Partout où il a triomphé, le capitalisme a aussi fait siennes les oppressions de l’individu. Il s’est marié habilement avec la domination masculine, le racisme et les représentations du monde rétrogrades héritées de la longue histoire humaine. Cette nouvelle promesse de libération trahie vient aujourd’hui approfondir la fracture de la fantasmagorie néolibérale. Les concerné.e.s n’ont plus la patience que leur conseillent ceux qui profitent des privilèges institués. Pour assujettir l’individu, la puissance du rêve cède sa place à la faiblesse de la force.

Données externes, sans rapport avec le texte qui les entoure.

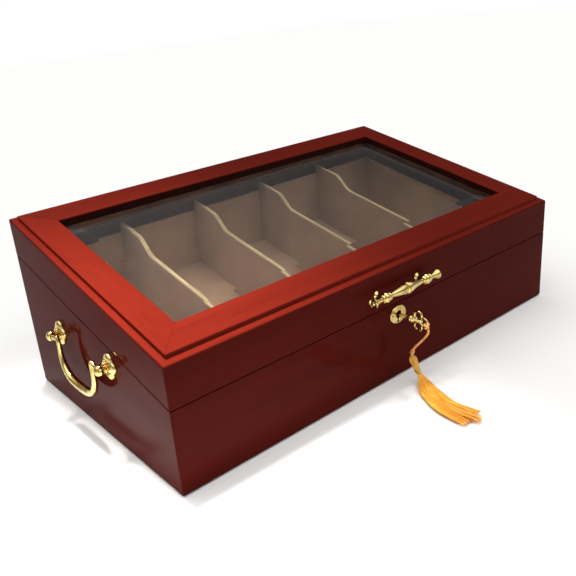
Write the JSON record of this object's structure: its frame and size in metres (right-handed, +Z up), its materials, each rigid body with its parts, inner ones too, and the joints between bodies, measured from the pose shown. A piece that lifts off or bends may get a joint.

La puissance actuelle du capitalisme réside finalement plus dans sa force de frappe que dans la force de son imaginaire. Il n’est alors pas étonnant de voir les logiques sécuritaires s’emballer et le lexique guerrier parfaire le virilisme de la politique. Le recours à la répression, implacable, vient suppléer la destruction des mécanismes de médiation politique. Dans la crise démocratique généralisée, les conflits sociaux se multiplient, les peuples ressurgissent sur le devant de la scène.
Dans sa régression, d’avenir radieux à devenir sordide, le capitalisme nous offre une leçon précieuse. La puissance des imaginaires est la seule puissance conquérante. La nôtre doit se déployer pour espérer renouer avec un destin populaire.